Nichols ingeniously creates a cinematic language that works somewhat similarly, making reference at crucial points to great films of yore. Rather than the empty quotations of a film-school grad, Nichols’s references, much like Kushner’s, pay specific homage to touchstones of the past to invest his work with the grandeur and heft that he (appropriately) feels it requires. When Prior and Harper meet in their shared fantasy, Nichols pays homage to the dreamlike mise-en-scene of Jean Cocteau’s Beauty and the Beast, undulating arms protuding from the walls grasping torches, Harper gazing into a makeup mirror when surprised by the Beast (Prior). Not unlike Cocteau’s Beast, Prior is an exemplary individual cast out by society for his disfigurement. Nichols, seeking to place the scourge of AIDS in its appropriate historical context, uses Cocteau here for his sense of sympathy for the stricken. Later, he makes oblique reference to The Seventh Seal with the monk’s cowl Prior dons after receiving word from his angel that he is to serve as a prophet. He is one of Bergman’s monks come back to Eighties New York, and the result is both farcical (it is hard not to laugh at the idea of Prior as a prophet of old) and suitably petrifying. After all, what is the prophet’s task but judgment?

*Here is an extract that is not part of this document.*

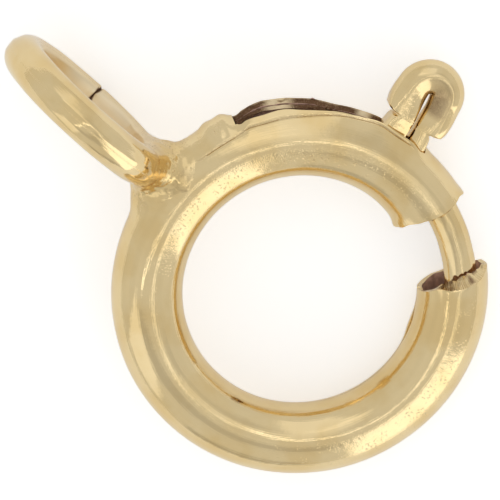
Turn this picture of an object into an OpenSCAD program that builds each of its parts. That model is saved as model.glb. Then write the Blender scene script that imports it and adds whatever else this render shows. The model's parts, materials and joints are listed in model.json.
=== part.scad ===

Marshall Berman, in his groundbreaking book All That Is Solid Melts Into Air, describes Goethe’s Faust, Part II as the inaugural work of the modern era. The play takes place almost entirely within the space of a giant construction site, on which Goethe is planning on tearing down an old German village, and replacing it with a modern metropolis. In Berman’s description, all of our modern world can be seen as taking place on Goethe’s construction site. Modernity requires constant and unceasing upheaval, and its absence does not bring blessed peace, but withering and death. The building of modernity is never-ending, and the turmoil is significant, but motion, to Goethe and Berman, is life. Prior goes up to heaven, where the angels ask him to bring a message of stillness. The budding prophet, rightly understanding the underlying message of the contemporary world, tells the assembled angels, “We can’t just stop. We’re not rocks—progress, migration, motion is…modernity. It’s animate, it’s what living things do.” Much like Faust, Prior is an avatar of modernity, asking others to see the patterns behind their everyday existences. Angels in America is the story of our lives.